LinkedIn shares are down after the introduction of its lowered guidance. A 19 percent decrease in the first quarter.
The company earned 57 cents per share and made a revenue of $638 million for the first quarter of 2015 reported on Thursday April 30.
Yet, the company met its projected earnings as Thomson Reuters had estimated 56 cents per share and a $636 revenue for the LinkedIn company’s first quarter.
The estimated value of the second quarter has been estimated to be a $67o million to $675 million revenue and 28 cents per share.
Initially the estimation was at a $717.5 million revenue and 74 cent per share, but the company’s new guidance for the top and bottom line were weaker than the dozens of Wall Street estimates had projected.
This is an opposite situation then the company was in just last year. They had an increase of 35 percent per share and had a $473 million revenue increase in the first quarter of 2014.
LinkedIn CEO, Jeff Weiner does not seem to be affected by the decrease as he says:
“Q1 was a solid quarter in which we made meaningful progress against our multi-year strategic roadmap. During the quarter, we maintained steady growth in member engagement while achieving strong financial results.”
With 350 million members using LinkedIn their revenue received growth in 2014 with an increase of 38 percent from marketing solutions earning them $119 million; Premium subscription increases by 38 percent bringing in $122 million which had been 19 percent of the revenue in the first quarter in 2015.
From the U.S. alone makes up 61 percent of their total revenue from the first quarter which totals to $389 million.

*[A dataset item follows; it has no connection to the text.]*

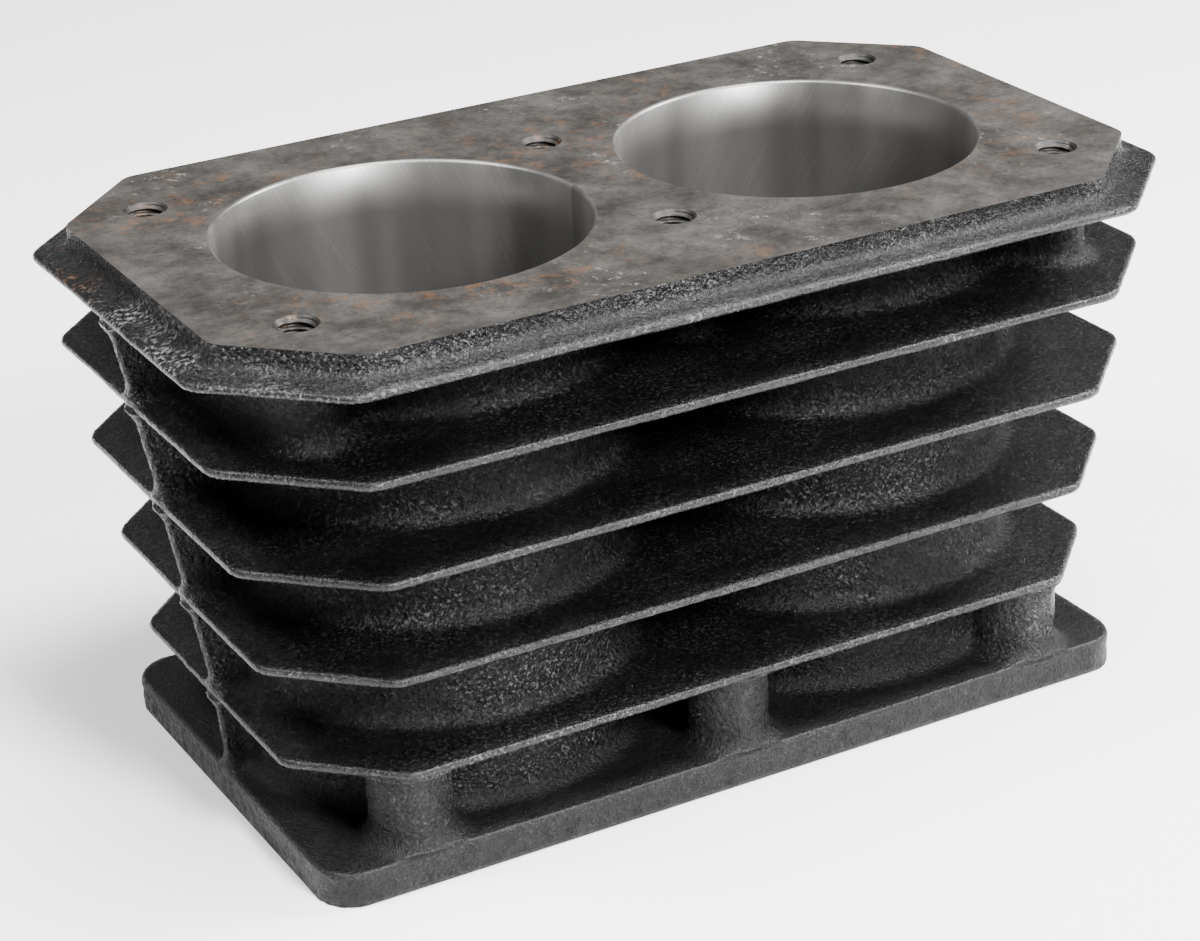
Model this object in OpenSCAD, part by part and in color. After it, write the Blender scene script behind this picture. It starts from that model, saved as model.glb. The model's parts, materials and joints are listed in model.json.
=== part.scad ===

Internationally the company has made $248 million, making up the 39 percent of total revenue left over.
BGC Financial, Colin Gillis told CNBC’ Fast Money Thursday he believes their weak guidance is linked to lynda.com.
“They’re acquiring a company that has a very different margin profile than their core business,” said Gillis
The deal with lynda.com was supposed to be “valued at $1.5 billion in cash and stock.”
Gillis adds, “It’s likely going to be a good long-term acquisition, but there is a near-term impact.”
Thought the company is seeing decreases they still are up by 10 percent then last year.